» **Requirements**:
Reproduce exactly the lines from the one containing "for piece in" through the one containing "obj.matrix_parent_inverse = Matrix.Identity(4)", both included, and nothing else.

[CAD and scene scripts]
----------

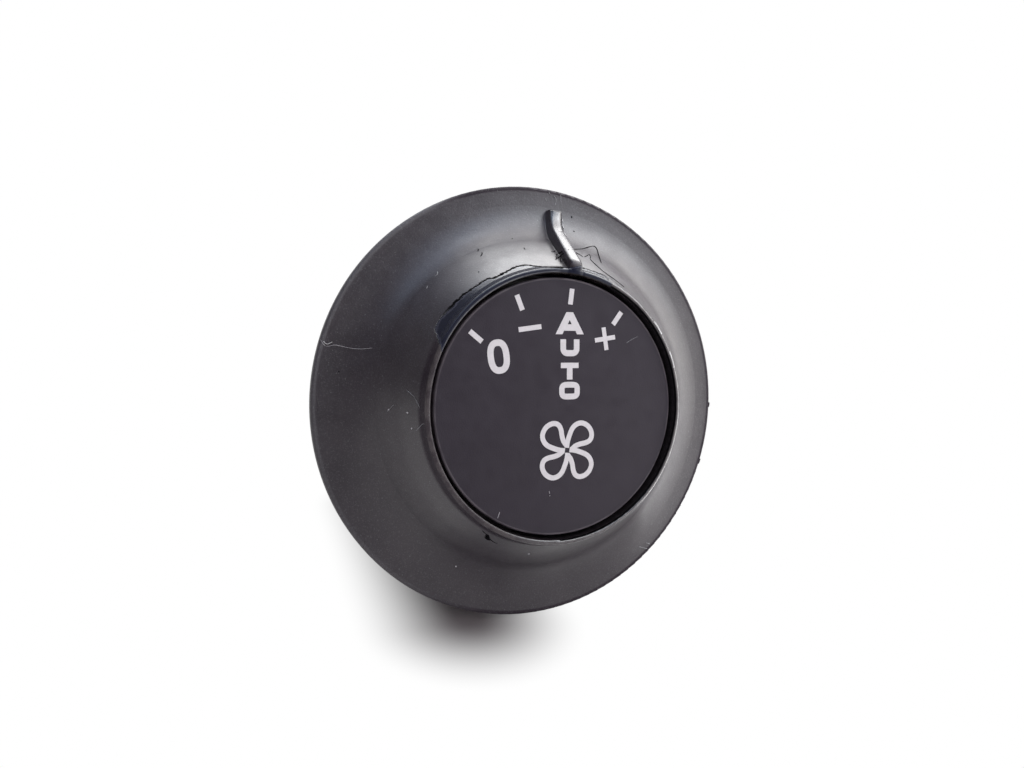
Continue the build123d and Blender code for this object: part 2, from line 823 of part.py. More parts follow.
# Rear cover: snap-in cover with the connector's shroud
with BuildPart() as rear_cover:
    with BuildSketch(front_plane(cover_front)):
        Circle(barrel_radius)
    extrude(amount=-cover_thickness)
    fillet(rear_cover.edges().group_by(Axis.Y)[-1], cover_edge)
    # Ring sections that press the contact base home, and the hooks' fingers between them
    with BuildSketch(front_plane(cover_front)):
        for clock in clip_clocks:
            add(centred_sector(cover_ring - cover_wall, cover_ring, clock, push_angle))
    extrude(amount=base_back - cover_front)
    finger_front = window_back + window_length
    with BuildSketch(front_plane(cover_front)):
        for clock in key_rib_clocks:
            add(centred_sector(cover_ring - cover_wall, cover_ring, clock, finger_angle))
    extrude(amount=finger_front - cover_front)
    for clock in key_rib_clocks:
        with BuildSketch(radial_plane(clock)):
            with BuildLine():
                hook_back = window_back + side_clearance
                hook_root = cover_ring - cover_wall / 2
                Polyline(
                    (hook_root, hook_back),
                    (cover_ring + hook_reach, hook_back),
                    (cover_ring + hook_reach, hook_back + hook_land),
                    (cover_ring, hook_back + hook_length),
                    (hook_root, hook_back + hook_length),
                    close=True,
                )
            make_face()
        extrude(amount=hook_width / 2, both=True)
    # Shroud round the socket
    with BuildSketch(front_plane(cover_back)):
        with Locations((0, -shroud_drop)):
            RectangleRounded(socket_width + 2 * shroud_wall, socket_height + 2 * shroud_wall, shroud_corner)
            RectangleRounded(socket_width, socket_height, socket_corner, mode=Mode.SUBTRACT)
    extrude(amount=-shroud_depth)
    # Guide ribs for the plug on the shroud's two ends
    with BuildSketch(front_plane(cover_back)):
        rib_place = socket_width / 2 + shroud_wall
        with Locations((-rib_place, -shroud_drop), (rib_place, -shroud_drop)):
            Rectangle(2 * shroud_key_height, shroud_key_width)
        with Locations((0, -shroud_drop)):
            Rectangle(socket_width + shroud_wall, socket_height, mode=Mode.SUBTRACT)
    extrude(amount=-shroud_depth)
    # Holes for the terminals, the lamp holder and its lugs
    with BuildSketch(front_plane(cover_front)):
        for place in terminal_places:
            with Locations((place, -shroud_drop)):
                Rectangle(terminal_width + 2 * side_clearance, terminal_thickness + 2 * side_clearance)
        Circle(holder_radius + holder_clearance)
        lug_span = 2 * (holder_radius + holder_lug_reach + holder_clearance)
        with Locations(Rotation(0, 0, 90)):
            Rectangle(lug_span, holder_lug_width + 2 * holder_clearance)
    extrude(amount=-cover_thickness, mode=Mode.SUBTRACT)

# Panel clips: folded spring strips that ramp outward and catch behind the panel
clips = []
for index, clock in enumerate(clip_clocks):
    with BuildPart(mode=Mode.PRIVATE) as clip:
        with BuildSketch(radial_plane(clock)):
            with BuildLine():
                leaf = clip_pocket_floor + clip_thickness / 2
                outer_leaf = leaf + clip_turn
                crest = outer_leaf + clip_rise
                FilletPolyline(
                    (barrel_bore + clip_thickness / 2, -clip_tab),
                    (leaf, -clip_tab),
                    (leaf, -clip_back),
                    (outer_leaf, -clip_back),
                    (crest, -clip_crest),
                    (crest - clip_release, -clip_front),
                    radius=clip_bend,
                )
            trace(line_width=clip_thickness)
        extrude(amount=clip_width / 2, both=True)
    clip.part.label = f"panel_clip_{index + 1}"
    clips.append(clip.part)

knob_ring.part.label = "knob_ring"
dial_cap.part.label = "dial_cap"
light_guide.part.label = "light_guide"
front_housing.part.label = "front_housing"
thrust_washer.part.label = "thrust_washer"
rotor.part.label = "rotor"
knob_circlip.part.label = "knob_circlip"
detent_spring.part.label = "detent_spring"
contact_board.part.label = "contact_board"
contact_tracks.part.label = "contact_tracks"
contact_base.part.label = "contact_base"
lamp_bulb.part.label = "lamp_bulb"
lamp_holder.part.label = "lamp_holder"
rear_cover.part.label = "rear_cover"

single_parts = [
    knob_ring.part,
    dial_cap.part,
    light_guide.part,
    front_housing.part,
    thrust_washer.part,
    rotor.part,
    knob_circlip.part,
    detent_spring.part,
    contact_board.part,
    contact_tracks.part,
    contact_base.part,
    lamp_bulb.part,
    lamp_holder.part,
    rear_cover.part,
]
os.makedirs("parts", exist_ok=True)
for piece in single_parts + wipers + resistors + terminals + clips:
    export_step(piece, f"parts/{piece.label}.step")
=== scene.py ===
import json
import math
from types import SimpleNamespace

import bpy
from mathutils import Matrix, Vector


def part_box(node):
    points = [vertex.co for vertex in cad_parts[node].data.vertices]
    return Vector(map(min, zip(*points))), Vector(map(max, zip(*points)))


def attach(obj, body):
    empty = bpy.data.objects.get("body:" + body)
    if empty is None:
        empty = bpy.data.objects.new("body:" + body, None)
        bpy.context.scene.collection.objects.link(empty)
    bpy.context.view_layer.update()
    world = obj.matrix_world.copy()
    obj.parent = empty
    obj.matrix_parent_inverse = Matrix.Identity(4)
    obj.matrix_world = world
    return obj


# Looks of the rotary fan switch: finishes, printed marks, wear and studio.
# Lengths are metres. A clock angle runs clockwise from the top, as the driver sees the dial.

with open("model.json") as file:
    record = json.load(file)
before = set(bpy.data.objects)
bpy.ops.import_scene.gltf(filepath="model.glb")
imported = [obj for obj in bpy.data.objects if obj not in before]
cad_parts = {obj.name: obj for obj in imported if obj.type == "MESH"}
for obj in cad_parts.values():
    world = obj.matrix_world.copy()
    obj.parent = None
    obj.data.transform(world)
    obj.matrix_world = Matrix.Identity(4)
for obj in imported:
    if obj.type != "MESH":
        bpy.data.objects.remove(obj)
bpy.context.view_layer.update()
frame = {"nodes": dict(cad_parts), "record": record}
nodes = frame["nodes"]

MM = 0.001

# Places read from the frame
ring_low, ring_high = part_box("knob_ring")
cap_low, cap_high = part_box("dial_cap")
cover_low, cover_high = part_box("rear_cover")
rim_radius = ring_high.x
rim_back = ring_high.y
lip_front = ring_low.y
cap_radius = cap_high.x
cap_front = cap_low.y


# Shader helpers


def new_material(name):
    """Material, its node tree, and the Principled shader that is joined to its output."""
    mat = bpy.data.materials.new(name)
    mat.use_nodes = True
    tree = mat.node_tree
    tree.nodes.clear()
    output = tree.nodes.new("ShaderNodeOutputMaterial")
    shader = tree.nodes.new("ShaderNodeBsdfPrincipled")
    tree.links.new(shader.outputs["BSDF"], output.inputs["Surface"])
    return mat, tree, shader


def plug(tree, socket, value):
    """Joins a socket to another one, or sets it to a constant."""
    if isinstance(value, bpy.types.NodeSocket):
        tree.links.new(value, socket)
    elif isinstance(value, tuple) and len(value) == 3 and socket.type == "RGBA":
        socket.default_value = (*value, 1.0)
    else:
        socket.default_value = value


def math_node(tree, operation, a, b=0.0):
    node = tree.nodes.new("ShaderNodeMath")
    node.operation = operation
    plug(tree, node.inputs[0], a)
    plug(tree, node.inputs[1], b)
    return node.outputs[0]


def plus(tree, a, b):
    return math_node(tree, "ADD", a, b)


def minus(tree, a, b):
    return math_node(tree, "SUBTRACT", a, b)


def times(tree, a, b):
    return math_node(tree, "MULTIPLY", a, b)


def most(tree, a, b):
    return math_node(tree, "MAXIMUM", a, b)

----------

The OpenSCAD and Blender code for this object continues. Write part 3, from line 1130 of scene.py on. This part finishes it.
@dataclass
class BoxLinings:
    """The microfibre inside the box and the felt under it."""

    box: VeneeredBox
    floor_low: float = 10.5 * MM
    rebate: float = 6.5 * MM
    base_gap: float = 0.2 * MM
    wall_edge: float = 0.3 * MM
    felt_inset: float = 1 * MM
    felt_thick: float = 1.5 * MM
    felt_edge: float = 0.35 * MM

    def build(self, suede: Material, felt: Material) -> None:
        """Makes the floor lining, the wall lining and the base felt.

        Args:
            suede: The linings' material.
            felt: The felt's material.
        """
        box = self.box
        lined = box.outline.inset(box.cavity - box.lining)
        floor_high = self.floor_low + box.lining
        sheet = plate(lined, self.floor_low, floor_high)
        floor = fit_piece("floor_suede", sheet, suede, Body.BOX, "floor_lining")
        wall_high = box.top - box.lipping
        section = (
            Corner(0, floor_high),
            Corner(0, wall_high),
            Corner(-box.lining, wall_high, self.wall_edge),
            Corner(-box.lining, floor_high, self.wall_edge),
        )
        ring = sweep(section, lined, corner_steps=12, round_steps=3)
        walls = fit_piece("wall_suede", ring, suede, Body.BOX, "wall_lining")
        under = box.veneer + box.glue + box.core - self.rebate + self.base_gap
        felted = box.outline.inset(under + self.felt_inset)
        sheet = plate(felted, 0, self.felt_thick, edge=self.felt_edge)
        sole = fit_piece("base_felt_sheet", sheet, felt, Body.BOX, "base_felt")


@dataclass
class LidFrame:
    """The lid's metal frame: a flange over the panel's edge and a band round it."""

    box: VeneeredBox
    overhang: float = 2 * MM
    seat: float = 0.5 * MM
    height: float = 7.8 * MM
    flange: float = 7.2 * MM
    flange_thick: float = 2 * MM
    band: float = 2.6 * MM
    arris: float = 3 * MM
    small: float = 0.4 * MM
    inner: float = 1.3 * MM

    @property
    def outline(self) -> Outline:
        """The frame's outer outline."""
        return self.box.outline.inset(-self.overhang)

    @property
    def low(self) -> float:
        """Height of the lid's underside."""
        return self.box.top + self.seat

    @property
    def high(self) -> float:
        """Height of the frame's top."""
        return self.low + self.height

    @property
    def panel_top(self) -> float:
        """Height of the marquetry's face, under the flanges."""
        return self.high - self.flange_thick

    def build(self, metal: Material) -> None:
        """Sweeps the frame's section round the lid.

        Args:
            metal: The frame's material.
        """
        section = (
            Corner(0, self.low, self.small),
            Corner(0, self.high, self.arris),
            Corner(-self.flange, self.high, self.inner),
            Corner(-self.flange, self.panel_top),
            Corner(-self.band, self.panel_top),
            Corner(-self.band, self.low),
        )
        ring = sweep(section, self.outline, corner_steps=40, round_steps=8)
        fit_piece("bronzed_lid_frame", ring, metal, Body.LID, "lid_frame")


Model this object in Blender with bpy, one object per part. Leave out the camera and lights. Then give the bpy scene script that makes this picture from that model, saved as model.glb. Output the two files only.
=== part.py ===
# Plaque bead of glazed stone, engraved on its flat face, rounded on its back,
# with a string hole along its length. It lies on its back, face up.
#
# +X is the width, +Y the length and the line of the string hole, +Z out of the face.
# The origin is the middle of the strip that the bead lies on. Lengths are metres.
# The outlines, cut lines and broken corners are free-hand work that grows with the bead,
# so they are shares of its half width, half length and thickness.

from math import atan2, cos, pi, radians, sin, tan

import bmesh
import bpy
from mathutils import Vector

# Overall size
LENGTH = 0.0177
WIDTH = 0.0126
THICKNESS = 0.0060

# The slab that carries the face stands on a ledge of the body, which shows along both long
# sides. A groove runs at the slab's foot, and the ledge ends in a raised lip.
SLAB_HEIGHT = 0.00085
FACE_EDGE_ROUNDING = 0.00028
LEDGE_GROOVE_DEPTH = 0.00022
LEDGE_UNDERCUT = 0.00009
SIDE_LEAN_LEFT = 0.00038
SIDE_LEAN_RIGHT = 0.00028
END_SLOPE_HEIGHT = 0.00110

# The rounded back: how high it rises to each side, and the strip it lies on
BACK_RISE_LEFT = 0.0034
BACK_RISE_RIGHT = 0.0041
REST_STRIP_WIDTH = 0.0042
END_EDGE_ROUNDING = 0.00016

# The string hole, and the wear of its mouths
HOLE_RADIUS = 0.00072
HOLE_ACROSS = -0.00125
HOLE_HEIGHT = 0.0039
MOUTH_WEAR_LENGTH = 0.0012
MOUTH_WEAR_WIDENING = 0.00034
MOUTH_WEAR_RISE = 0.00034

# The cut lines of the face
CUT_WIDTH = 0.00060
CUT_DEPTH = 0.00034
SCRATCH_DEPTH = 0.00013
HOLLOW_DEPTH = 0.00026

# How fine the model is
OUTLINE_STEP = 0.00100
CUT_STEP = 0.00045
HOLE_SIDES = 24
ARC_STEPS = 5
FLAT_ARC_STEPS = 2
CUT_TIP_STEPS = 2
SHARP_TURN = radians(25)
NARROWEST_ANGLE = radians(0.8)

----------

» **Response to the task**:
for piece in single_parts + wipers + resistors + terminals + clips:
    export_step(piece, f"parts/{piece.label}.step")
=== scene.py ===
import json
import math
from types import SimpleNamespace

import bpy
from mathutils import Matrix, Vector


def part_box(node):
    points = [vertex.co for vertex in cad_parts[node].data.vertices]
    return Vector(map(min, zip(*points))), Vector(map(max, zip(*points)))


def attach(obj, body):
    empty = bpy.data.objects.get("body:" + body)
    if empty is None:
        empty = bpy.data.objects.new("body:" + body, None)
        bpy.context.scene.collection.objects.link(empty)
    bpy.context.view_layer.update()
    world = obj.matrix_world.copy()
    obj.parent = empty
    obj.matrix_parent_inverse = Matrix.Identity(4)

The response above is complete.